At the beginning, love of art is first of all love of action that consists of creating. A young child doesn’t say to herself, ‘Later, I will be a writer or artist.’ What she feels is to what extent she takes pleasures in inventing, painting or drawing. First action, and then definition.

And why would we, as we get older, take ourselves away from the action which gave us the pleasure in the first place? What can we hope to achieve if we try to get the same result using a different method, a method which doesn’t actually contribute the same sensation or satisfaction as the original one? We will chase our ambitions, but lose sight of our dreams.

This leads me to another confession, but one that I didn’t intend to make here: I do want to be a writer. I do want to connect the thoughts that go on in my head with the page via ink and share them with people who will want to read them. Why? Because. That is all, and when this sensation has come to you, or you have found it somewhere, it needs no other explanation, merely acknowledgement and sincerity.

You might be wondering, after all of this, that if I am not using a laptop or notebook, what on earth am I writing on? Here, I must thank another writer, but one who passed away a little more than a year ago: Toni Morrison. In a 1992 interview with Elissa Schappell for The Paris Review, called ‘The Art of Fiction’, Toni Morrison talks a little about her writing process.

Interviewer: What is the physical act of writing like for you?
Morrison: I write with a pencil.

Interviewer: Would you ever work on a word processor?
Morrison: Oh I do that also, but that is much later when everything is put together. I type that into a computer, and then I begin to revise. But everything I write for the first time is written with a pencil, maybe a ball point if I don’t have a pencil. I’m not picky, but my preference is for yellow legal pads and a nice number two pencil.

Interviewer: Dixon Ticonderoga number two soft?
Morrison: Exactly. …

It is the fact that the interviewer knows the specificity of the pencil that Morrison uses shows that this is her preferred tool, like Oates’ craftsperson talking about their favourite implement. When I read this, it was further encouragement and affirmation that the laptop is not the place to create writing – there is no physical act.

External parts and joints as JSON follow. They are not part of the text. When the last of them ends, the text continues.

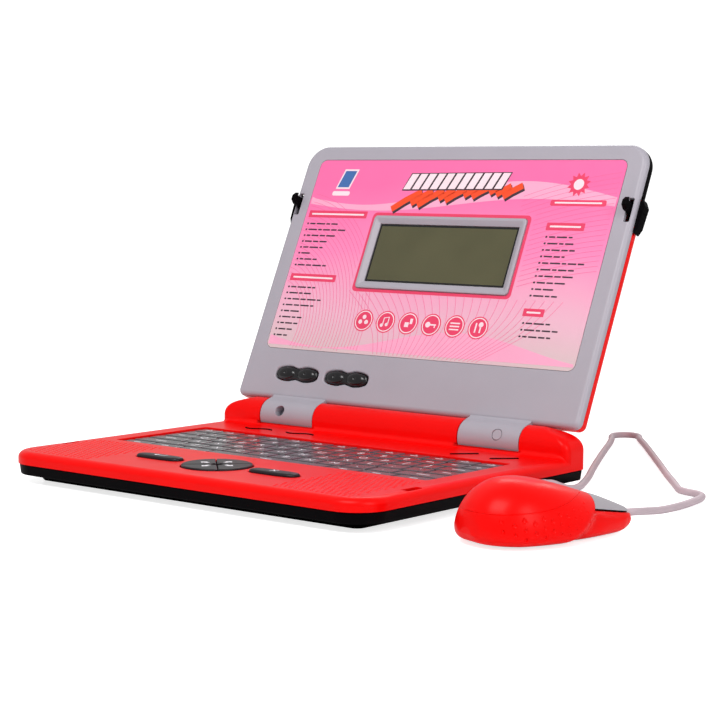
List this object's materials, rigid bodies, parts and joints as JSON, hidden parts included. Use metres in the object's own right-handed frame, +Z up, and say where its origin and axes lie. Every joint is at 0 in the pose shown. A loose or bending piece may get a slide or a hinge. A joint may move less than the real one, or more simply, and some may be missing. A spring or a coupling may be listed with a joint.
{
  "type": "toy laptop computer",
  "caption": "Child's toy learning laptop with a hinged lid, small screen in a printed panel, soft keyboard and a corded mouse.",
  "frame": {"origin": "centre of the flat plate that the laptop rests on", "axes": "+X to the right along the laptop's width, +Y to its back, +Z up; the lid stands open at 115 degrees"},
  "size_m": [0.3678, 0.4099, 0.1987],
  "materials": {
    "red_plastic": "smooth, glossy",
    "black_plastic": "satin",
    "grey_plastic": "satin with a faint metallic paint",
    "key_rubber": "matte silicone",
    "button_rubber": "satin silicone",
    "artwork": "printed film",
    "display": "clear window over a liquid-crystal cell",
    "circuit_board": "solder mask",
    "steel": "zinc plated",
    "battery_cell": "printed sleeve",
    "cord_sheath": "smooth vinyl",
    "lens": "clear"
  },
  "bodies": {
    "base": {"base_top_shell": "red_plastic", "base_bottom_shell": "black_plastic", "keyboard_mat": "key_rubber", "main_circuit_board": "circuit_board", "speaker": "black_plastic", "battery_door": "black_plastic", "battery_door_screw": "steel", "case_screw_1": "steel", "case_screw_2": "steel", "case_screw_3": "steel", "case_screw_4": "steel", "battery_1": "battery_cell", "battery_2": "battery_cell", "battery_3": "battery_cell", "battery_4": "battery_cell", "mouse_socket": "black_plastic", "hinge_pin_left": "steel", "hinge_pin_right": "steel", "mouse_plug": "cord_sheath", "mouse_cord": "cord_sheath"},
    "lid": {"lid_bezel": "grey_plastic", "artwork_panel": "artwork", "lcd_panel": "display", "lid_circuit_board": "circuit_board", "lid_back_shell": "red_plastic", "lid_edge_band": "black_plastic", "lid_screw_1": "steel", "lid_screw_2": "steel", "lid_screw_3": "steel", "lid_screw_4": "steel", "hinge_cover_screw": "steel", "hinge_screw_cap": "grey_plastic"},
    "left_latch": {"left_latch": "black_plastic"},
    "right_latch": {"right_latch": "black_plastic"},
    "volume_rocker": {"volume_rocker": "black_plastic"},
    "contrast_rocker": {"contrast_rocker": "black_plastic"},
    "enter_button": {"enter_button": "button_rubber"},
    "escape_button": {"escape_button": "button_rubber"},
    "arrow_up": {"arrow_key_up": "button_rubber"},
    "arrow_down": {"arrow_key_down": "button_rubber"},
    "arrow_left": {"arrow_key_left": "button_rubber"},
    "arrow_right": {"arrow_key_right": "button_rubber"},
    "mouse": {"mouse_top_shell": "red_plastic", "mouse_bottom_shell": "red_plastic", "mouse_circuit_board": "circuit_board", "mouse_lens": "lens", "mouse_screw": "steel", "mouse_cord_grommet": "black_plastic"},
    "mouse_left_click": {"mouse_left_button": "grey_plastic"},
    "mouse_right_click": {"mouse_right_button": "grey_plastic"}
  },
  "joints": [
    {"name": "lid_hinge", "type": "hinge", "parent": "base", "child": "lid", "pos_m": [0, 0.0926, 0.0241], "axis": [1, 0, 0], "range_deg": [-15, 114.8]},
    {"name": "enter_press", "type": "slide", "parent": "base", "child": "enter_button", "axis": [0, 0, 1], "range_m": [-0.0012, 0], "stiffness_N_per_m": 300, "springref_m": 0.0005},
    {"name": "escape_press", "type": "slide", "parent": "base", "child": "escape_button", "axis": [0, 0, 1], "range_m": [-0.0012, 0], "stiffness_N_per_m": 300, "springref_m": 0.0005},
    {"name": "arrow_up_press", "type": "slide", "parent": "base", "child": "arrow_up", "axis": [0, 0, 1], "range_m": [-0.001, 0], "stiffness_N_per_m": 300, "springref_m": 0.0005},
    {"name": "arrow_down_press", "type": "slide", "parent": "base", "child": "arrow_down", "axis": [0, 0, 1], "range_m": [-0.001, 0], "stiffness_N_per_m": 300, "springref_m": 0.0005},
    {"name": "arrow_left_press", "type": "slide", "parent": "base", "child": "arrow_left", "axis": [0, 0, 1], "range_m": [-0.001, 0], "stiffness_N_per_m": 300, "springref_m": 0.0005},
    {"name": "arrow_right_press", "type": "slide", "parent": "base", "child": "arrow_right", "axis": [0, 0, 1], "range_m": [-0.001, 0], "stiffness_N_per_m": 300, "springref_m": 0.0005},
    {"name": "volume_tilt", "type": "hinge", "parent": "lid", "child": "volume_rocker", "pos_m": [-0.087, 0.10407, 0.04964], "axis": [0, 0.4194, 0.9078], "range_deg": [-4, 4], "stiffness_Nm_per_rad": 0.02},
    {"name": "contrast_tilt", "type": "hinge", "parent": "lid", "child": "contrast_rocker", "pos_m": [-0.0457, 0.10407, 0.04964], "axis": [0, 0.4194, 0.9078], "range_deg": [-4, 4], "stiffness_Nm_per_rad": 0.02},
    {"name": "left_latch_slide", "type": "slide", "parent": "lid", "child": "left_latch", "axis": [0, -0.4194, -0.9078], "range_m": [0, 0.004], "stiffness_N_per_m": 200, "springref_m": -0.002},
    {"name": "right_latch_slide", "type": "slide", "parent": "lid", "child": "right_latch", "axis": [0, -0.4194, -0.9078], "range_m": [0, 0.004], "stiffness_N_per_m": 200, "springref_m": -0.002},
    {"name": "mouse_glide", "type": "slide", "parent": "base", "child": "mouse", "axis": [0.342, 0.9397, 0], "range_m": [-0.03, 0]},
    {"name": "mouse_left_press", "type": "hinge", "parent": "mouse", "child": "mouse_left_click", "pos_m": [0.20928, -0.02297, 0.02], "axis": [-0.9397, 0.342, 0], "range_deg": [0, 1.3], "stiffness_Nm_per_rad": 0.04, "springref_deg": -1.72},
    {"name": "mouse_right_press", "type": "hinge", "parent": "mouse", "child": "mouse_right_click", "pos_m": [0.20928, -0.02297, 0.02], "axis": [-0.9397, 0.342, 0], "range_deg": [0, 1.3], "stiffness_Nm_per_rad": 0.04, "springref_deg": -1.72}
  ]
}
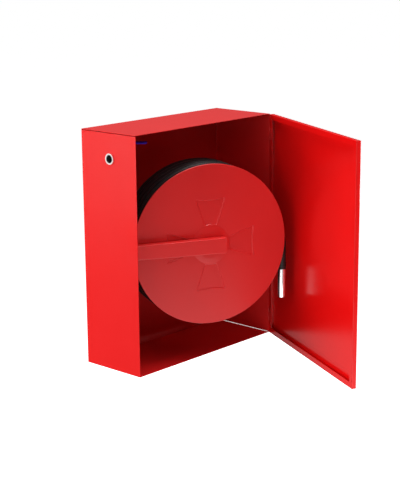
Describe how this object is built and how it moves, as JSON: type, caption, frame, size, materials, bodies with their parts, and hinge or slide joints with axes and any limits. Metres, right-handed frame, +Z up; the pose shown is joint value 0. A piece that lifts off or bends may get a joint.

As a result, what I am writing on is a large block of lined writing paper – the very kind I used way back when for writing essays on. Indeed, I found it in the ‘Back to School’ section of a Paris department store and I have practically not stopped writing since. I will find the time to type these pages up on a computer of course, because that is key to the next part of writing, which is editing and publication. But until that moment I will just continue to enjoy the act of writing, watching the ink flow onto the page. I thank Joyce Carol Oates and Toni Morrison for not only being brilliant writers, but for having the much-needed and -appreciated ability to share their process with others.

I would love to hear about your own writing process; please tell me about it in the comments below.

3 thoughts on “A hand-written confession

  1. Ed I did not have a pleasant experience when I first started learning how to write with old fashioned pen and ink in primary school. I was the last in the class to learn how to read and write. My preoccupations were elsewhere. I could draw quite easily, but putting feelings and impressions into words was laboured writing. I had to change so many words and cross out so many sentences I could hardly read the final version. So I gave up writing until the computer word processor came along and set me free to move words, sentences and paragraphs around on the page to my heart’s content and rewrite endless gibberish. I do however keep multiple notebooks in which I write in HB pencil words and sentences at random.


    1. Thank you for this, Ursula. The word processing unit has done wonders for many people. I am saying the reverse: I have always felt a little out of touch with an inability to write creatively on the computer when I have seen so many people in Starbucks bash out oodles on their keyboard… Reading, for example, that Toni Morrison wrote everything with a pencil before typing reassured me in my personal conviction to write by hand. Thank you for your comment 🙂


  2. I enjoyed reading your thoughts on writing. It got me thinking more in-depth about my own relationship to writing by hand versus writing digitally.

    When I was younger (before my digital writing was efficient enough to keep up with my thoughts) I was very much bound to my pencil/pen and notebooks or any scrap piece of paper I could find. I really enjoyed the sensation of shaping the letters and words on the page. I still love the mulitsensory aspect of writing by hand, particularily when writing creatively: it allows you to engage more actively with your thoughts and the text you are creating. But for me, writing by hand is also a very slow process. So in order to keep up with demands from studies and work, I have no choice but to depend heavily on the computer when writing. I usually start a text with some analogue brainstorming, but the text itself is created digitally. And I must confess: I have actually grown quite fond of that act as well. I’ve reached a point where my digital writing is able to keep up with my thoughts, and I really enjoy being able to see the a word appear on the screen less than a second after it entered my mind. Also, letting my fingertips fly across the computer keyboard has a very similar feeling to playing an instrument – and it actually does make quite a pleasant sound when you get a good rhythm going. Another aspect that I really like about writing digitally is how each word has its own pattern – again reminding me of music, or maybe even dance. So maybe this works as a distinction between the two, on my part: while writing by hand is a deeply profound craft, digital writing is a more stylized form of expression. I’ll gladly have both!

    Your account of the new notebooks is, by the way, extremely familiar!